Watched the British postwar classic, Saturday Night and Sunday Morning, written by Alan Sillitoe and directed by Karel Reisz, starring Albert Finney, Rachel Roberts and Sally Anne Field. The central character is Alan Seaton, who works as a machinist in a bicycle factory in Nottingham just as the Sixties are beginning. As is common with “angry young men” stories (a trend launched by John Osborne’s Look Back in Anger), the central figure is disaffected from society and acts out, mocking authority figures, drinking and fucking a lot. At the time, this was viewed as being in revolt against the oppressive Establishment that sustained a social system in which class lines were rigidly drawn and enforced. You could be smart and talented as hell, but if you didn’t have the right accent (as Henry Higgins noted many years before), your prospects were few. Reisz was quoted as saying he thought of Arthur, for all of his high spirits, as ultimately a sad figure. But audiences then saw Finney as a rakish, attractive, sexy character, determined to grab as much life in the present as possible.

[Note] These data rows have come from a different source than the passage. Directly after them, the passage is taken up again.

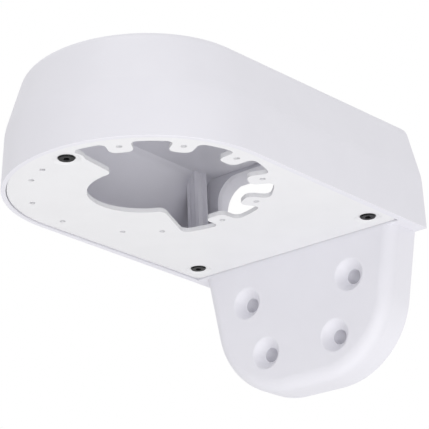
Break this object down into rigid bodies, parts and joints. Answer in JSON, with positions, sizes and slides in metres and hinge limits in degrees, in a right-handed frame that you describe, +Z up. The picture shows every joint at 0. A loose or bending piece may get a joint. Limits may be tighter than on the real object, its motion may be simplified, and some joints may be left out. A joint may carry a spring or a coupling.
{
  "type": "l-shaped bracket",
  "caption": "L-shaped wall bracket with a hollow D-shaped hood, a flange with counterbored holes and a flat plate with an open ring of lugs to carry a dome camera.",
  "frame": {"origin": "on the wall face, on the centre line, level with the rim of the hood, where the web closes the top of the flange", "axes": "+X across the bracket, +Y into the wall, +Z up; the hood reaches out along -Y and the flange hangs down along -Z"},
  "size_m": [0.1574, 0.2356, 0.1503],
  "materials": {
    "casting_paint": "white fine matte powder coat on die-cast aluminium",
    "plate_paint": "white matte powder coat on sheet steel",
    "black_steel": "black oxide, slightly glossy"
  },
  "bodies": {
    "root": {"bracket_housing": "casting_paint", "camera_plate": "plate_paint", "plate_screw_front": "black_steel", "plate_screw_rear_left": "black_steel", "plate_screw_rear_right": "black_steel"}
  },
  "joints": []
}
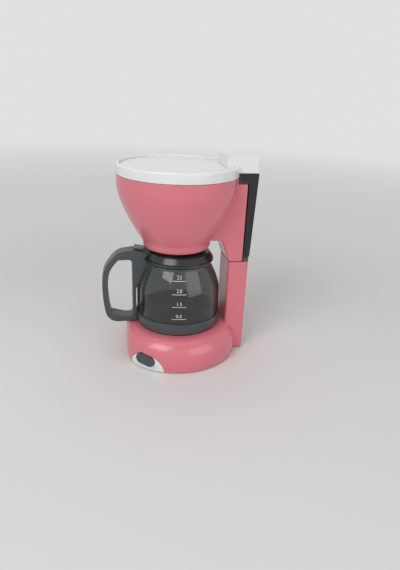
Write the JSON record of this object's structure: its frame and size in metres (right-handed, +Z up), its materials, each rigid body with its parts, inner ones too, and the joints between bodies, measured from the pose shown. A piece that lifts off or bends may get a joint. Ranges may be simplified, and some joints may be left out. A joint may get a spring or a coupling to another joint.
{
  "type": "toy coffee maker",
  "caption": "Toy drip coffee maker with a round bowl on a rear tower, a lift-off lid, a rear water tank, a push button and a lift-out jug with a D-shaped handle.",
  "frame": {"origin": "on the floor under the middle of the bounding box", "axes": "+Z up, -Y to the front where the jug comes out, +X to the side with the push button"},
  "size_m": [0.1224, 0.1464, 0.1984],
  "materials": {
    "pink_abs": "gloss pink",
    "white_abs": "gloss white",
    "gray_abs": "satin dark gray",
    "black_abs": "gloss black",
    "smoked_clear": "clear smoked",
    "rubber_pad": "matte",
    "steel_plate": "plated",
    "cell_sleeve": "gloss sleeve",
    "clear_hose": "soft translucent",
    "wire_red": "satin",
    "wire_blue": "satin",
    "wire_black": "satin"
  },
  "bodies": {
    "machine": {"base_housing": "pink_abs", "upper_housing": "pink_abs", "warming_plate": "black_abs", "bottom_cover": "white_abs", "battery_door": "white_abs", "door_screw": "steel_plate", "battery_1": "cell_sleeve", "battery_2": "cell_sleeve", "contact_spring_1": "steel_plate", "contact_spring_2": "steel_plate", "contact_bridge": "steel_plate", "contact_plus": "steel_plate", "contact_minus": "steel_plate", "switch_panel": "white_abs", "switch_unit": "black_abs", "pump_motor": "steel_plate", "pump_head": "black_abs", "feed_hose": "clear_hose", "rise_hose": "clear_hose", "wire_red": "wire_red", "wire_blue": "wire_blue", "wire_black": "wire_black", "drip_spout": "black_abs", "water_tank": "smoked_clear", "tank_foot": "gray_abs", "foot_1": "rubber_pad", "foot_2": "rubber_pad", "foot_3": "rubber_pad", "foot_4": "rubber_pad", "cover_screw_1": "steel_plate", "cover_screw_2": "steel_plate", "cover_screw_3": "steel_plate"},
    "lid": {"lid_frame": "white_abs", "lid_disc": "white_abs"},
    "jug": {"jug_glass": "smoked_clear", "jug_band": "gray_abs", "jug_collar": "black_abs", "jug_lid": "black_abs", "jug_handle": "gray_abs"},
    "button": {"switch_button": "gray_abs"},
    "impeller": {"motor_shaft": "steel_plate", "pump_impeller": "white_abs"}
  },
  "joints": [
    {"name": "lid_lift", "type": "slide", "parent": "machine", "child": "lid", "axis": [0, 0, 1], "range_m": [0, 0.04]},
    {"name": "jug_pull", "type": "slide", "parent": "machine", "child": "jug", "axis": [0, -1, 0], "range_m": [0, 0.105]},
    {"name": "button_press", "type": "slide", "parent": "machine", "child": "button", "axis": [-0.788, 0.6157, 0], "range_m": [0, 0.0015], "stiffness_N_per_m": 400},
    {"name": "impeller_spin", "type": "hinge", "parent": "machine", "child": "impeller", "pos_m": [0.022, 0.007, 0.013], "axis": [0, 1, 0], "continuous": true}
  ]
}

As I watched the film (admiring it greatly), it occurred to me that today’s Arthur wouldn’t wear a mask.
In fact, a lot of the “rebel” figures in the films and plays of the Sixties probably are way more interested in personal freedom than in advancing the cause of a more just society. Does Benjamin in The Graduate ever give any indication of giving a damn about anyone else? (And I say this as a big fan of The Graduate.) On the other hand, it’s because Murray cares about his nephew and Sandy in A Thousand Clowns and wants to keep them in his life that he summons the courage to compromise and go back to a job he hates.
We seem to have a hit a point at which we are re-evaluating our hits and classics. Actually, this isn’t new. I remember Studs Terkel pointing out Jack Nicholson’s abusive behavior with the waitress in Five Easy Pieces, a scene that commonly elicited cheers from the audience. Terkel was right.
In The Wild One, someone asks Brando’s character what he is rebelling against, and Brando responds, “What do you got?” Another film of the era is titled Rebel Without a Cause. It occures to me that if you can’t articulate not only what you’re against but what you are for (and what you are willing to do about it), you’re likely to be a Trump voter, voting out of resentment rather than in the hope of something that will benefit someone more than yourself.